Subversion will do the comparsion much quicker than even beyond compare will do..

If you use tortoiseSVN you even can use beyond compare as external Diff tool.

Peter Parker
It was a problem with the user, not with the system not doing what it should. Thanks for the quick response.
DavidEBest
A: 

After a quick check: If you commit a file from your working copy, it keeps it's timestamp (last modification time). Even after an update (without further remote changes to this file) the file keeps the timestamp of the last modification. The test was on Linux with Subversion version 1.4.6.

If you update a file, that was changed remotely it gets a new timestamp.

So you keep timestamps of last modification.

Besides: Why you want to use 'Beyond Compare' for diffs.

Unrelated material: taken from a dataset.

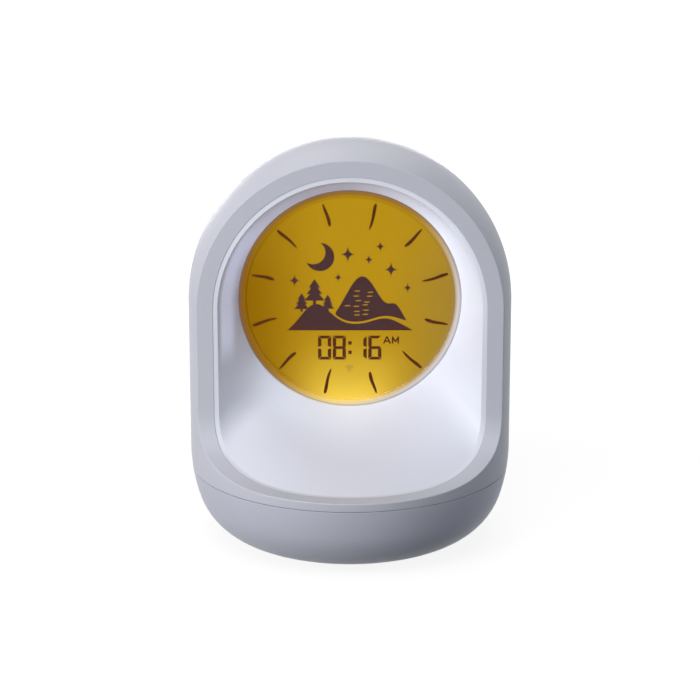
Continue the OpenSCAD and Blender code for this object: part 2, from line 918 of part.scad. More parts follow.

You will no longer need to keep different directories to reflect different versions. And subversion has a diff-feature of it's own to prepare diffs for combinations of revisions.

Mnementh
It was a problem with the user, not with the system not doing what it should. Thanks for the quick response.
DavidEBest
+1  A: 

There is an svn config option that controls how timestamps are stored in the repository:

use-commit-times

Normally your working copy files have timestamps that reflect the last time they were touched by any process, whether that be your own editor or by some svn subcommand. This is generally convenient for people developing software, because build systems often look at timestamps as a way of deciding which files need to be recompiled.

In other situations, however, it's sometimes nice for the working copy files to have timestamps that reflect the last time they were changed in the repository. The svn export command always places these “last-commit timestamps” on trees that it produces. By setting this config variable to yes, the svn checkout, svn update, svn switch, and svn revert commands will also set last-commit timestamps on files that they touch.

See Runtime Configuration Area and Configuration Options

BTW, Beyond Compare rocks! I use all of the ones mentioned, svn diff, TortoiseMerge and BC2. BC2 is the most complete.